The officer commanding “A” Company, The Royal Rifles of Canada, the highest ranking officer who Major Templer relieved, was Major Charles Young, a World War I veteran, decorated with the Military Cross for gallantry, who in fact commanded the battalion from 1934 to 1937, and who came out of retirement to volunteer for active duty in WWII at the reduced rank of major.
He and the remnants of his Coy were surrounded by the Japanese when the order came to abandon the hotel. With a small party of 34, he made out for Stanley and actually held out for three days following the official surrender of the island. To conclude, there was a drunk rifleman in the hotel who was left behind with the hurried withdrawal, but it was not the highest ranking officer.
Tim Stewart CD, Historian
The Toronto Scottish Regiment
Toronto, Canada
I would like to respond to Tim Stewart’s comment on my reference.

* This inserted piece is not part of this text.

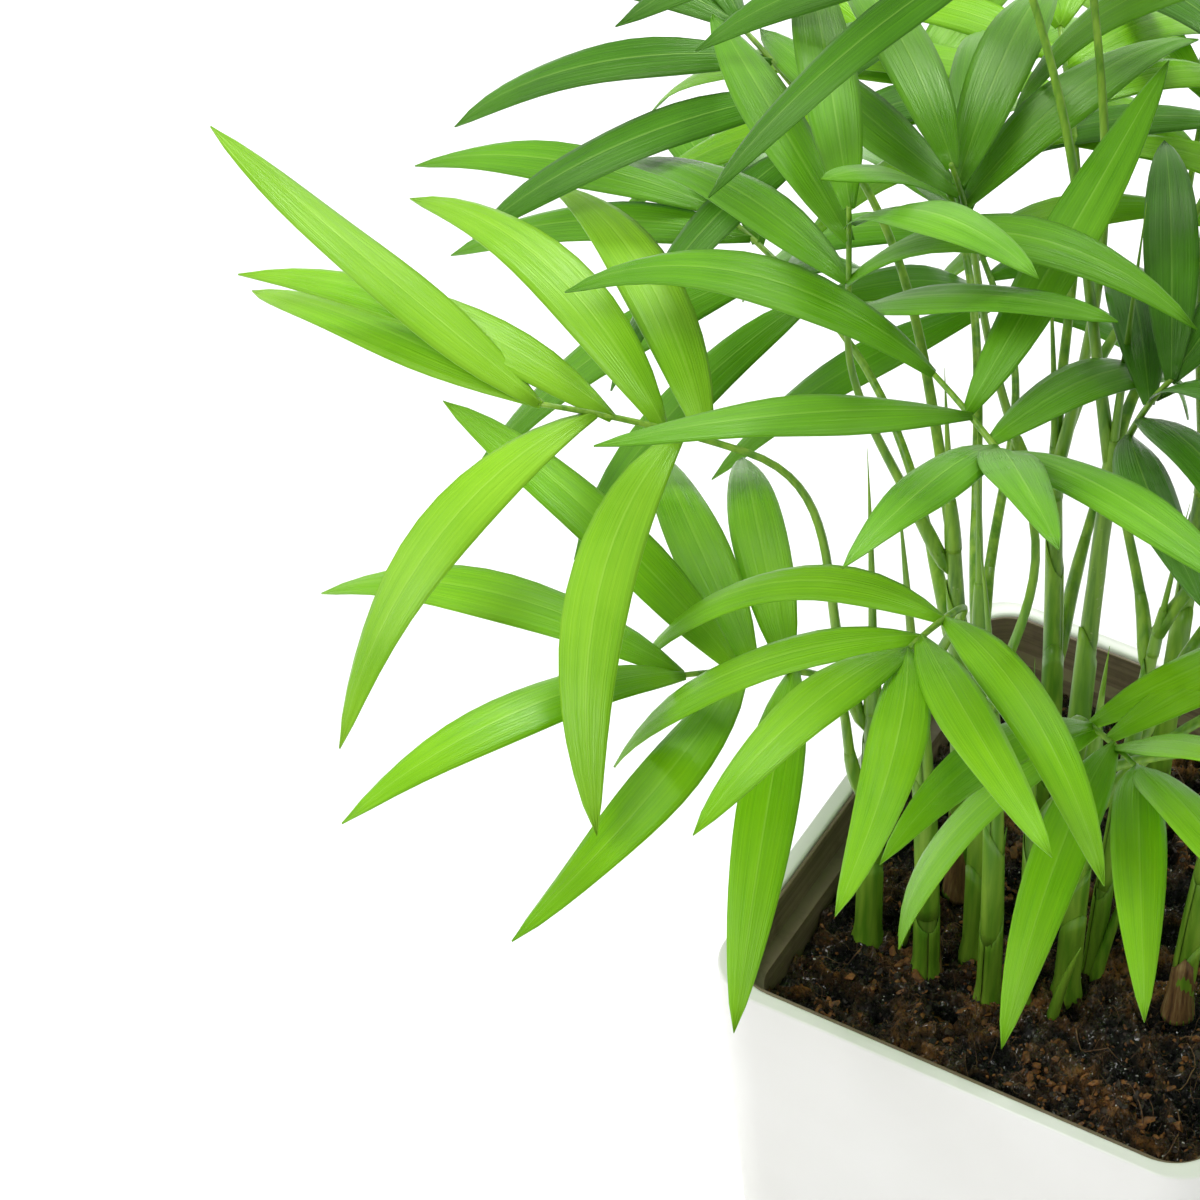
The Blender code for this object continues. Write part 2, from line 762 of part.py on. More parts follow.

I have done a good deal of research on the Battle of Hong Kong, which included visiting the actual battlefield at Shing Mun Redoubt and the Commonwealth War Cemeteries there — a more moving and upsetting sight I have rarely beheld. So many lives lost in a terrible defeat and in dreadful captivity thereafter.
However, I did not have access to the history of the Royal Rifles of Canada when I wrote that article. If I did, I’m sure I would addressed that issue properly. It is very unfortunate that despite my best efforts, it is difficult for an American living in New York to get good accounts of a battle fought by Canadians, at any time. If I did not know Canadian historian Mark Zuehlke personally, for example, I would not have all of his books.
To write that article, I had to rely on these books: “Desperate Siege,” “The Lasting Honour,” “Long NIght’s Journey Into Day,” and the Official History of the Canadian Army in World War II, a copy of “After the Battle” magazine with a feature on Hong Kong, along with my own notes on the battlefields.
I apologize to Mr. Stewart, the Toronto Scottish Regiment, and the Royal Rifles of Canada for this mistake. I do all my writing and researching myself, and, unlike university historians and major authors like the late Walter Lord and David McCullough, lack a staff of interns and students to do my legwork for me. That means I have to accomplish the task while maintaining a full-time job. I pride myself on accuracy, and when I post my web page on this battle some time from now, I will make the appropriate changes — and additions — to this story.
I must add that visiting the Shing Mun Redoubt proved a bizarre experience in one way. While I stood in the main bunker, a group of about four Chinese men walked into it, lugging what appeared to be assault rifles. For a moment, I thought I had blundered into a Triad gang, and my life was about to end.
One of them asked me if I had seen “the enemy.”
The enemy?
“We’re playing paintball with some other guys.” The “assault rifles” were actually paint guns. They were taking advantage of the tunnels and trenches to add some realism to their paintball war.